> STORED DATA
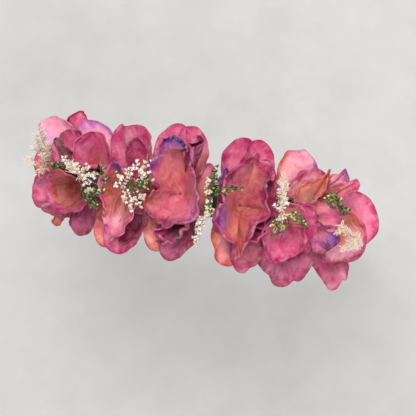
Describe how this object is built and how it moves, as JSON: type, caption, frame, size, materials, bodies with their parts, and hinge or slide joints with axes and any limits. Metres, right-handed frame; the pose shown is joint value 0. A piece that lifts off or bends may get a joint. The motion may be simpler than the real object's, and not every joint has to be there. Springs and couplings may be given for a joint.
{
  "type": "flower crown",
  "caption": "Sprung hair band arched over the head, its outer face set with large ruffled fabric blooms and sprigs of small filler flowers.",
  "frame": {"origin": "centre of the round head space that the band's arch clasps, which is the centre of the liner's inner arc", "axes": "+Z out through the top of the arch, +X along the band towards arm_right, +Y across the band, towards the side that bloom_1 and bloom_7 lean to"},
  "size_m": [0.1755, 0.0643, 0.1854],
  "materials": {
    "spring_steel": "plain cold-rolled strip",
    "ribbon": "cream satin ribbon, wound",
    "felt": "cream felt",
    "base_felt": "moss green felt",
    "cap_brass": "satin",
    "calyx": "moulded green, matte",
    "outer_petal": "dyed cloth, magenta and dusty pink with peach and violet rims",
    "inner_petal": "dyed cloth, rose-salmon cup with crimson and violet lip",
    "pin": "small rose-brown knot",
    "plume": "cream fluffy fibres",
    "statice": "cream florets and green buds on a wire stalk",
    "bud": "green leaf buds on a wire stalk"
  },
  "bodies": {
    "crown": {"band_core": "spring_steel", "ribbon_wrap": "ribbon", "felt_base": "base_felt", "liner": "felt", "plume_1": "plume", "plume_2": "plume", "plume_3": "plume", "bud_sprig": "bud", "statice_1": "statice", "statice_2": "statice", "statice_3": "statice", "statice_4": "statice", "bloom_1_calyx": "calyx", "bloom_1_pin": "pin", "bloom_1_outer_petals": "outer_petal", "bloom_1_inner_petals": "inner_petal", "bloom_2_calyx": "calyx", "bloom_2_pin": "pin", "bloom_2_outer_petals": "outer_petal", "bloom_2_inner_petals": "inner_petal", "bloom_3_calyx": "calyx", "bloom_3_pin": "pin", "bloom_3_outer_petals": "outer_petal", "bloom_3_inner_petals": "inner_petal", "bloom_4_calyx": "calyx", "bloom_4_pin": "pin", "bloom_4_outer_petals": "outer_petal", "bloom_4_inner_petals": "inner_petal", "bloom_5_calyx": "calyx", "bloom_5_pin": "pin", "bloom_5_outer_petals": "outer_petal", "bloom_5_inner_petals": "inner_petal", "bloom_6_calyx": "calyx", "bloom_6_pin": "pin", "bloom_6_outer_petals": "outer_petal", "bloom_6_inner_petals": "inner_petal", "bloom_7_calyx": "calyx", "bloom_7_pin": "pin", "bloom_7_outer_petals": "outer_petal", "bloom_7_inner_petals": "inner_petal", "bloom_8_calyx": "calyx", "bloom_8_pin": "pin", "bloom_8_outer_petals": "outer_petal", "bloom_8_inner_petals": "inner_petal"},
    "arm_left": {"band_core_left": "spring_steel", "ribbon_wrap_left": "ribbon", "tip_cap_left": "cap_brass"},
    "arm_right": {"band_core_right": "spring_steel", "ribbon_wrap_right": "ribbon", "tip_cap_right": "cap_brass"}
  },
  "joints": [
    {"name": "arm_left_flex", "type": "hinge", "parent": "crown", "child": "arm_left", "pos_m": [-0.07253, 0, 0.02816], "axis": [0, 1, 0], "range_deg": [-4, 14], "stiffness_Nm_per_rad": 1.2},
    {"name": "arm_right_flex", "type": "hinge", "parent": "crown", "child": "arm_right", "pos_m": [0.07253, 0, 0.02816], "axis": [0, -1, 0], "range_deg": [-4, 14], "stiffness_Nm_per_rad": 1.2}
  ]
}
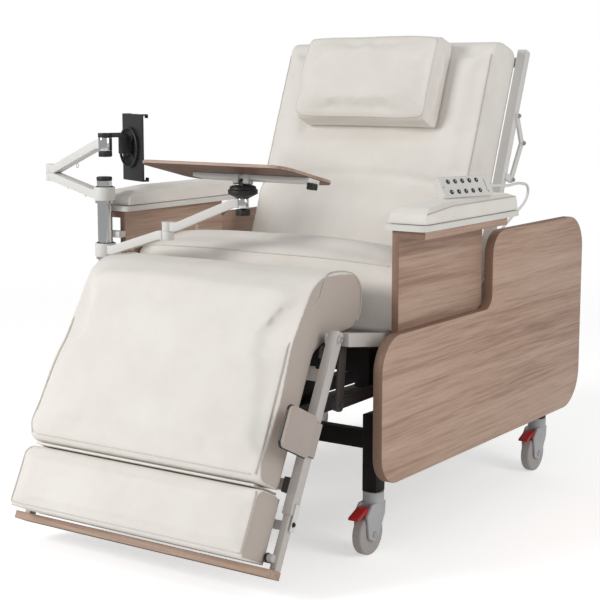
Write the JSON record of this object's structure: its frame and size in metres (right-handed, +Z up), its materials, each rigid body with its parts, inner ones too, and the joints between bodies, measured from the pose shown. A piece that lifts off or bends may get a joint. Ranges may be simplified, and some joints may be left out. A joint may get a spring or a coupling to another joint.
{
  "type": "patient recliner chair",
  "caption": "Powered patient recliner on braked casters: raising seat, tilting back, leg and foot rest, head pillow, wooden side panels, swing-arm table, tablet holder and corded handset",
  "frame": {"origin": "on the floor, midway between the four caster swivel axes", "axes": "+Z up, the chair faces -Y, +X is the occupant's left"},
  "size_m": [1.181, 1.4567, 1.2087],
  "materials": {
    "upholstery": "soft off-white woven upholstery",
    "laminate": "light brown oak laminate",
    "white_paint": "satin white powder coat",
    "grey_paint": "satin dark grey powder coat",
    "black_paint": "satin black powder coat",
    "chrome": "polished chrome",
    "black_plastic": "moulded black plastic",
    "white_plastic": "moulded off-white plastic",
    "grey_plastic": "moulded grey plastic",
    "grey_rubber": "dark grey caster tread",
    "red_plastic": "red moulded pedal",
    "aluminium": "brushed and anodised aluminium"
  },
  "bodies": {
    "base": {"base_legs": "black_paint", "base_beams": "black_paint", "lift_columns_outer": "black_paint", "outer_panels": "laminate"},
    "lift": {"seat_carrier": "black_paint", "lift_columns_inner": "aluminium", "inner_panels": "laminate", "arm_trays": "white_plastic", "arm_pads": "upholstery", "pole": "chrome", "pole_brackets": "white_paint", "handset_case": "white_plastic", "handset_cord": "white_plastic", "seat_frame": "white_paint", "seat_cushion": "upholstery"},
    "back": {"back_frame": "white_paint", "back_cushion": "upholstery", "pillow": "upholstery"},
    "leg": {"leg_frame": "white_paint", "leg_cushion": "upholstery", "leg_side_pad": "upholstery", "leg_levers": "grey_paint"},
    "tie": {"leg_tie_bars": "grey_paint"},
    "foot": {"foot_frame": "white_paint", "foot_cushion": "upholstery", "foot_plate": "laminate"},
    "screen_lower": {"screen_arm_lower": "white_paint"},
    "screen_upper": {"screen_arm_upper": "white_paint"},
    "screen_wrist": {"screen_bracket": "black_plastic"},
    "screen": {"screen_plate": "black_plastic"},
    "table_lower": {"table_arm_lower": "white_paint"},
    "table_upper": {"table_arm_upper": "white_paint"},
    "table_hub": {"table_swivel": "black_plastic"},
    "table_tilt": {"table_rail": "white_paint"},
    "table": {"table_top": "laminate"},
    "wrist_knob": {"wrist_knob": "black_plastic"},
    "hub_knob": {"hub_knob": "black_plastic"},
    "rail_knob": {"rail_knob": "black_plastic"},
    "fork_front_left": {"caster_fork_front_left": "grey_plastic"},
    "wheel_front_left": {"caster_wheel_front_left": "grey_rubber"},
    "pedal_front_left": {"brake_pedal_front_left": "red_plastic"},
    "fork_front_right": {"caster_fork_front_right": "grey_plastic"},
    "wheel_front_right": {"caster_wheel_front_right": "grey_rubber"},
    "pedal_front_right": {"brake_pedal_front_right": "red_plastic"},
    "fork_rear_left": {"caster_fork_rear_left": "grey_plastic"},
    "wheel_rear_left": {"caster_wheel_rear_left": "grey_rubber"},
    "pedal_rear_left": {"brake_pedal_rear_left": "red_plastic"},
    "fork_rear_right": {"caster_fork_rear_right": "grey_plastic"},
    "wheel_rear_right": {"caster_wheel_rear_right": "grey_rubber"},
    "pedal_rear_right": {"brake_pedal_rear_right": "red_plastic"},
    "button_1": {"button_1": "black_plastic"},
    "button_2": {"button_2": "black_plastic"},
    "button_3": {"button_3": "black_plastic"},
    "button_4": {"button_4": "black_plastic"},
    "button_5": {"button_5": "black_plastic"},
    "button_6": {"button_6": "black_plastic"},
    "button_7": {"button_7": "black_plastic"},
    "button_8": {"button_8": "black_plastic"},
    "button_9": {"button_9": "black_plastic"},
    "button_10": {"button_10": "black_plastic"}
  },
  "joints": [
    {"name": "swivel_front_left", "type": "hinge", "parent": "base", "child": "fork_front_left", "pos_m": [-0.366, -0.441, 0.13], "axis": [0, 0, 1], "continuous": true},
    {"name": "roll_front_left", "type": "hinge", "parent": "fork_front_left", "child": "wheel_front_left", "pos_m": [-0.366, -0.466, 0.05], "axis": [1, 0, 0], "continuous": true},
    {"name": "brake_front_left", "type": "hinge", "parent": "fork_front_left", "child": "pedal_front_left", "pos_m": [-0.366, -0.479, 0.11], "axis": [-1, 0, 0], "range_deg": [-2, 10]},
    {"name": "swivel_front_right", "type": "hinge", "parent": "base", "child": "fork_front_right", "pos_m": [0.366, -0.441, 0.13], "axis": [0, 0, 1], "continuous": true},
    {"name": "roll_front_right", "type": "hinge", "parent": "fork_front_right", "child": "wheel_front_right", "pos_m": [0.366, -0.466, 0.05], "axis": [1, 0, 0], "continuous": true},
    {"name": "brake_front_right", "type": "hinge", "parent": "fork_front_right", "child": "pedal_front_right", "pos_m": [0.366, -0.479, 0.11], "axis": [-1, 0, 0], "range_deg": [-2, 10]},
    {"name": "swivel_rear_left", "type": "hinge", "parent": "base", "child": "fork_rear_left", "pos_m": [-0.366, 0.441, 0.13], "axis": [0, 0, 1], "continuous": true},
    {"name": "roll_rear_left", "type": "hinge", "parent": "fork_rear_left", "child": "wheel_rear_left", "pos_m": [-0.366, 0.416, 0.05], "axis": [1, 0, 0], "continuous": true},
    {"name": "brake_rear_left", "type": "hinge", "parent": "fork_rear_left", "child": "pedal_rear_left", "pos_m": [-0.366, 0.403, 0.11], "axis": [-1, 0, 0], "range_deg": [-2, 10]},
    {"name": "swivel_rear_right", "type": "hinge", "parent": "base", "child": "fork_rear_right", "pos_m": [0.366, 0.441, 0.13], "axis": [0, 0, 1], "continuous": true},
    {"name": "roll_rear_right", "type": "hinge", "parent": "fork_rear_right", "child": "wheel_rear_right", "pos_m": [0.366, 0.416, 0.05], "axis": [1, 0, 0], "continuous": true},
    {"name": "brake_rear_right", "type": "hinge", "parent": "fork_rear_right", "child": "pedal_rear_right", "pos_m": [0.366, 0.403, 0.11], "axis": [-1, 0, 0], "range_deg": [-2, 10]},
    {"name": "lift", "type": "slide", "parent": "base", "child": "lift", "axis": [0, 0, 1], "range_m": [-0.03, 0.11]},
    {"name": "recline", "type": "hinge", "parent": "lift", "child": "back", "pos_m": [0, 0.12, 0.575], "axis": [-1, 0, 0], "range_deg": [-8, 55]},
    {"name": "leg_raise", "type": "hinge", "parent": "lift", "child": "leg", "pos_m": [0, -0.6, 0.528], "axis": [-1, 0, 0], "range_deg": [-3, 63]},
    {"name": "leg_tie", "type": "hinge", "parent": "leg", "child": "tie", "pos_m": [0, -0.54815, 0.36769], "axis": [-1, 0, 0], "range_deg": [-63, 3]},
    {"name": "foot_extend", "type": "slide", "parent": "leg", "child": "foot", "axis": [0, -0.4431, -0.8965], "range_m": [-0.008, 0.118]},
    {"name": "screen_arm_swing", "type": "hinge", "parent": "lift", "child": "screen_lower", "pos_m": [-0.438, -0.456, 0.803], "axis": [0, 0, 1], "range_deg": [0, 60]},
    {"name": "screen_arm_elbow", "type": "hinge", "parent": "screen_lower", "child": "screen_upper", "pos_m": [-0.676, -0.4, 0.845], "axis": [0, 0, 1], "range_deg": [-10, 30]},
    {"name": "screen_wrist_turn", "type": "hinge", "parent": "screen_upper", "child": "screen_wrist", "pos_m": [-0.438, -0.45, 0.93], "axis": [0, 0, 1], "range_deg": [-30, 30]},
    {"name": "screen_plate_turn", "type": "hinge", "parent": "screen_wrist", "child": "screen", "pos_m": [-0.438, -0.45, 0.919], "axis": [0.4003, 0.9164, 0], "range_deg": [-90, 90]},
    {"name": "table_arm_swing", "type": "hinge", "parent": "lift", "child": "table_lower", "pos_m": [-0.438, -0.456, 0.659], "axis": [0, 0, 1], "range_deg": [-60, 5]},
    {"name": "table_arm_elbow", "type": "hinge", "parent": "table_lower", "child": "table_upper", "pos_m": [-0.193, -0.5, 0.737], "axis": [0, 0, 1], "range_deg": [-40, 20]},
    {"name": "table_turn", "type": "hinge", "parent": "table_upper", "child": "table_hub", "pos_m": [-0.001, -0.45, 0.8], "axis": [0, 0, 1], "range_deg": [-40, 40]},
    {"name": "table_tilt", "type": "hinge", "parent": "table_hub", "child": "table_tilt", "pos_m": [-0.001, -0.45, 0.85], "axis": [-1, 0, 0], "range_deg": [-13, 7]},
    {"name": "table_slide", "type": "slide", "parent": "table_tilt", "child": "table", "axis": [1, 0, 0], "range_m": [-0.06, 0.06]},
    {"name": "wrist_knob_turn", "type": "hinge", "parent": "screen_wrist", "child": "wrist_knob", "pos_m": [-0.438, -0.45, 0.904], "axis": [0, 0, 1], "range_deg": [-180, 180]},
    {"name": "hub_knob_turn", "type": "hinge", "parent": "table_hub", "child": "hub_knob", "pos_m": [-0.001, -0.45, 0.78], "axis": [0, 0, 1], "range_deg": [-180, 180]},
    {"name": "rail_knob_turn", "type": "hinge", "parent": "table_tilt", "child": "rail_knob", "pos_m": [0.183, -0.42572, 0.8485], "axis": [0, 0.225, 0.9744], "range_deg": [-180, 180]},
    {"name": "press_button_1", "type": "slide", "parent": "lift", "child": "button_1", "axis": [-0.8365, 0.2241, -0.5], "range_m": [0, 0.0015], "stiffness_N_per_m": 400},
    {"name": "press_button_2", "type": "slide", "parent": "lift", "child": "button_2", "axis": [-0.8365, 0.2241, -0.5], "range_m": [0, 0.0015], "stiffness_N_per_m": 400},
    {"name": "press_button_3", "type": "slide", "parent": "lift", "child": "button_3", "axis": [-0.8365, 0.2241, -0.5], "range_m": [0, 0.0015], "stiffness_N_per_m": 400},
    {"name": "press_button_4", "type": "slide", "parent": "lift", "child": "button_4", "axis": [-0.8365, 0.2241, -0.5], "range_m": [0, 0.0015], "stiffness_N_per_m": 400},
    {"name": "press_button_5", "type": "slide", "parent": "lift", "child": "button_5", "axis": [-0.8365, 0.2241, -0.5], "range_m": [0, 0.0015], "stiffness_N_per_m": 400},
    {"name": "press_button_6", "type": "slide", "parent": "lift", "child": "button_6", "axis": [-0.8365, 0.2241, -0.5], "range_m": [0, 0.0015], "stiffness_N_per_m": 400},
    {"name": "press_button_7", "type": "slide", "parent": "lift", "child": "button_7", "axis": [-0.8365, 0.2241, -0.5], "range_m": [0, 0.0015], "stiffness_N_per_m": 400},
    {"name": "press_button_8", "type": "slide", "parent": "lift", "child": "button_8", "axis": [-0.8365, 0.2241, -0.5], "range_m": [0, 0.0015], "stiffness_N_per_m": 400},
    {"name": "press_button_9", "type": "slide", "parent": "lift", "child": "button_9", "axis": [-0.8365, 0.2241, -0.5], "range_m": [0, 0.0015], "stiffness_N_per_m": 400},
    {"name": "press_button_10", "type": "slide", "parent": "lift", "child": "button_10", "axis": [-0.8365, 0.2241, -0.5], "range_m": [0, 0.0015], "stiffness_N_per_m": 400}
  ],
  "couplings": [
    {"joint": "leg_tie", "follows": "leg_raise", "ratio": -1},
    {"joint": "foot_extend", "follows": "leg_raise", "m_per_rad": 0.1046}
  ]
}
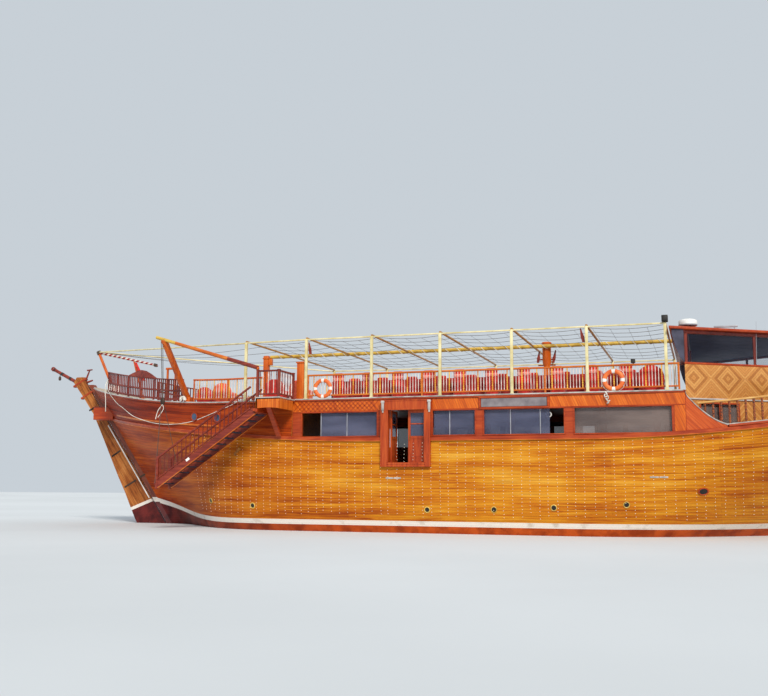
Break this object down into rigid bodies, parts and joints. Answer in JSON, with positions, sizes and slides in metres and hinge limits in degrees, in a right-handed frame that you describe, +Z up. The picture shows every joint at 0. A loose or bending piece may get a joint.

> INSTRUCTIONS FOR THE TASK
Check each line above for the word "piece" and copy the ones that have it.

> COMPLETE ANSWER
Describe how this object is built and how it moves, as JSON: type, caption, frame, size, materials, bodies with their parts, and hinge or slide joints with axes and any limits. Metres, right-handed frame; the pose shown is joint value 0. A piece that lifts off or bends may get a joint. The motion may be simpler than the real object's, and not every joint has to be there. Springs and couplings may be given for a joint.
Write the JSON record of this object's structure: its frame and size in metres (right-handed, +Z up), its materials, each rigid body with its parts, inner ones too, and the joints between bodies, measured from the pose shown. A piece that lifts off or bends may get a joint. Ranges may be simplified, and some joints may be left out. A joint may get a spring or a coupling to another joint.
Break this object down into rigid bodies, parts and joints. Answer in JSON, with positions, sizes and slides in metres and hinge limits in degrees, in a right-handed frame that you describe, +Z up. The picture shows every joint at 0. A loose or bending piece may get a joint.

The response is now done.